[BEGIN Collected material]

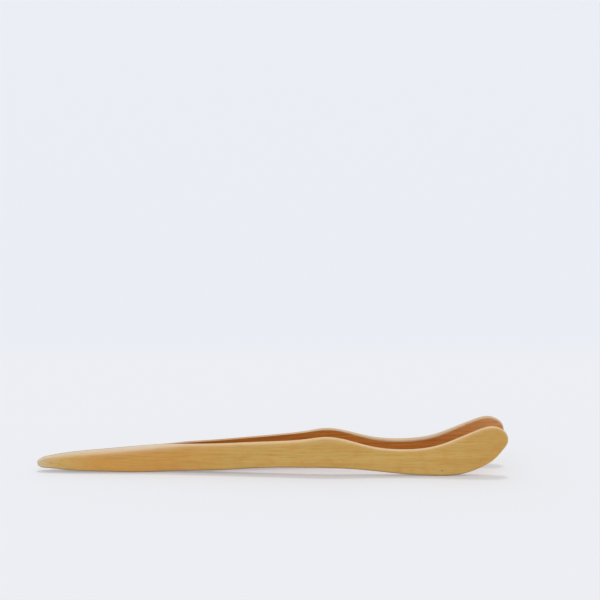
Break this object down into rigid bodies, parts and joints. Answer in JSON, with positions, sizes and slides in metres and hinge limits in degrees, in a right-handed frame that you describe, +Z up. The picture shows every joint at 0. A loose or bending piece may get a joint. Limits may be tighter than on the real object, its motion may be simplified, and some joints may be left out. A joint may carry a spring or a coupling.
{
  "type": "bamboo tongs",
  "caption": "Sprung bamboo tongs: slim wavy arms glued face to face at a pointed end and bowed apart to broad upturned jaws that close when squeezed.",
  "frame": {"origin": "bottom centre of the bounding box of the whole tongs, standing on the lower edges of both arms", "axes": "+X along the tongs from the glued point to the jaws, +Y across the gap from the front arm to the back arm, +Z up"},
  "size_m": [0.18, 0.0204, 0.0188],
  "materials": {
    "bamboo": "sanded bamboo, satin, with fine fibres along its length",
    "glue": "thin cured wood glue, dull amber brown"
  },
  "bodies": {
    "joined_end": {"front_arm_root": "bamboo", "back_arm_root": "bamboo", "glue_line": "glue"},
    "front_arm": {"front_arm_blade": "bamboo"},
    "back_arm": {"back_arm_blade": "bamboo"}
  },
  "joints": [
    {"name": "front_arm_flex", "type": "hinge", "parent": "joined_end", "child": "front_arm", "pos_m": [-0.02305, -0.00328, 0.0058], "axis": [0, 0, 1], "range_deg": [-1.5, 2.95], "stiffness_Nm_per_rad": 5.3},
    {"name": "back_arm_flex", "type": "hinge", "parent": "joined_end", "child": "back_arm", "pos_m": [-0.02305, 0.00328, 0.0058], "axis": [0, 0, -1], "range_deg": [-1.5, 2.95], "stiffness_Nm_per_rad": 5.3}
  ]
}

[END Collected material]

> **What this task involves**
Reproduce every line of the material above exactly.

> **Exercise solution**
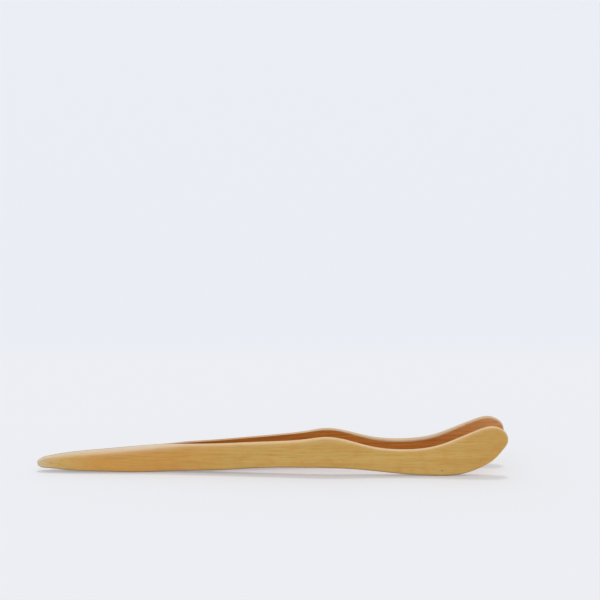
Break this object down into rigid bodies, parts and joints. Answer in JSON, with positions, sizes and slides in metres and hinge limits in degrees, in a right-handed frame that you describe, +Z up. The picture shows every joint at 0. A loose or bending piece may get a joint. Limits may be tighter than on the real object, its motion may be simplified, and some joints may be left out. A joint may carry a spring or a coupling.
{
  "type": "bamboo tongs",
  "caption": "Sprung bamboo tongs: slim wavy arms glued face to face at a pointed end and bowed apart to broad upturned jaws that close when squeezed.",
  "frame": {"origin": "bottom centre of the bounding box of the whole tongs, standing on the lower edges of both arms", "axes": "+X along the tongs from the glued point to the jaws, +Y across the gap from the front arm to the back arm, +Z up"},
  "size_m": [0.18, 0.0204, 0.0188],
  "materials": {
    "bamboo": "sanded bamboo, satin, with fine fibres along its length",
    "glue": "thin cured wood glue, dull amber brown"
  },
  "bodies": {
    "joined_end": {"front_arm_root": "bamboo", "back_arm_root": "bamboo", "glue_line": "glue"},
    "front_arm": {"front_arm_blade": "bamboo"},
    "back_arm": {"back_arm_blade": "bamboo"}
  },
  "joints": [
    {"name": "front_arm_flex", "type": "hinge", "parent": "joined_end", "child": "front_arm", "pos_m": [-0.02305, -0.00328, 0.0058], "axis": [0, 0, 1], "range_deg": [-1.5, 2.95], "stiffness_Nm_per_rad": 5.3},
    {"name": "back_arm_flex", "type": "hinge", "parent": "joined_end", "child": "back_arm", "pos_m": [-0.02305, 0.00328, 0.0058], "axis": [0, 0, -1], "range_deg": [-1.5, 2.95], "stiffness_Nm_per_rad": 5.3}
  ]
}